The problem with moving the saddles is that if you move the E/B saddle enough to fix the string position, you're going to mess up your string spacing at the picking end, which means it won't be over the polepieces right, your picking technique will be off, and at the high end of the fingerboard things are going to get awkward. You'd have to move all the saddles, which would involve drilling out the tailpiece, and you'd need to take the bridge off to do that anyway. Pull, drill, fill. It's a Saturday afternoon.
Incidentally, toothpicks are okay but I have better luck filling holes with dowels. Depending on how far you need to move the bridge and how tight the bridge holes are you might be able to make some adjustment without refilling the body.

Dave Jacob said...

My repair budget requires I choose creative means for guitar repair. I say "creative" because terms like "hillbilly" and "ghetto-ass" have fallen out of favor. Less so "crackmonkey", but it seems like that would work better referring to strange wiring hacks. So I will stick with toothpicks for the time-being.

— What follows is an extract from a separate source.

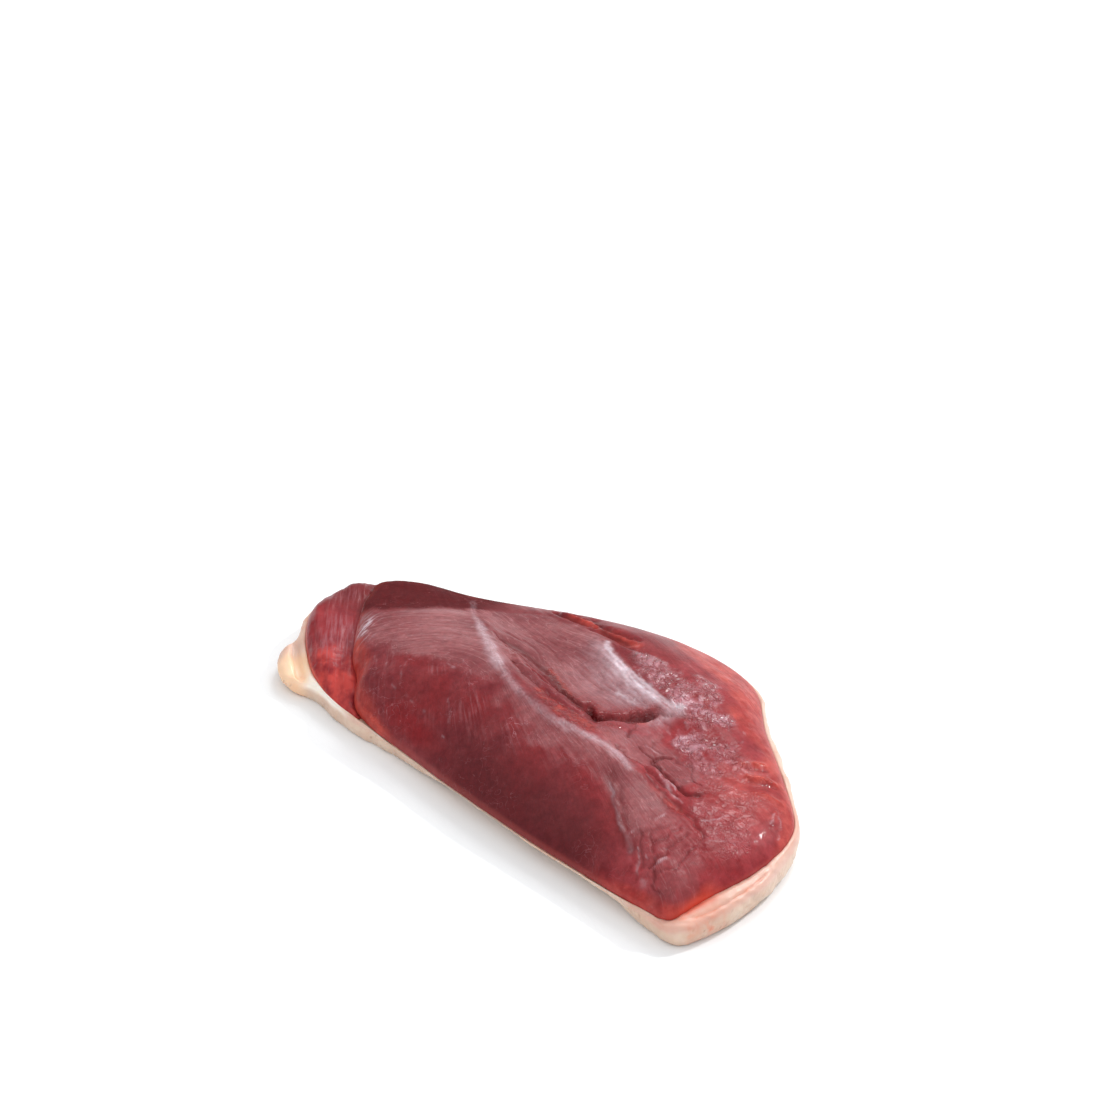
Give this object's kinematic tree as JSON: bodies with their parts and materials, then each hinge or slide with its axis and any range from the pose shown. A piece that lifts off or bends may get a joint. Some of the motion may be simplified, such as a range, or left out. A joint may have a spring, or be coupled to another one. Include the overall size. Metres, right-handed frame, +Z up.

And yes, I am convinced that any measure I use to fix this will only be ass-fractional. Starting over is the best way to go, I am sure. But I might be able to make it slightly more playable for this evening.

Stratoblogster said...

Patrick: According to the post, Dave's EAD & G strings are already better centered on the poles than the B&E, right?

Shifting the B/E saddle upwards will bring those strings closer to center of the poles, and the hi-E away from the fretboard edge.

When all strings are centered on the poles and more hi-E margin from the fretboard edge, how's that gonna throw off picking technique and make things awkward on the hi-end of the fretboard?

I interpreted that the current B/E positions are below the pole centers, and the hi-E is too close to the fretboard edge. But if the EAD & G strings aren't off center, then the current overall string spacing is awkward.

I wouldn't move the bridge unless all the strings were off center.

Dave Jacob said...

Issue isn't the strings vs the pickup poles. It's a Tele. The neck pickup mounts on the bridge. The pickup poles are great. Issue is strings vs the side of the neck. After about the 12th fret, the 1st string nearly falls off the neck.

I suppose everything is a bit off-center, but it feels OK. Well, actually, the D-G saddle feels low, but OK. It's just the high E that's the problem.

patrick said...

@stratocat: If you move the B/E saddle inward and leave the D/G saddle where it is, the B string is going to end up closer to the G than it was before. It will mean uneven string spacing. Maybe enough to throw you off, maybe not, but if I picked up a guitar at the local shop and saw less space between B and G than between the other strings, I'd think it was weird.

Stratoblogster said...

Patrick & Dave: Sorry, I wasn't tracking correctly. My idea saddle idea wouldn't help.

One thing to ensure though is that the neck seats well in the pocket. If there's any slop in the screw holes in that basswood body, the neck can rock, especially if it's a 3 holer. My '72 Tele has 3 holes, and I had to have everything re-bushed cause the neck would shift off center when I did high string bends. Then the high E would ride off the edge.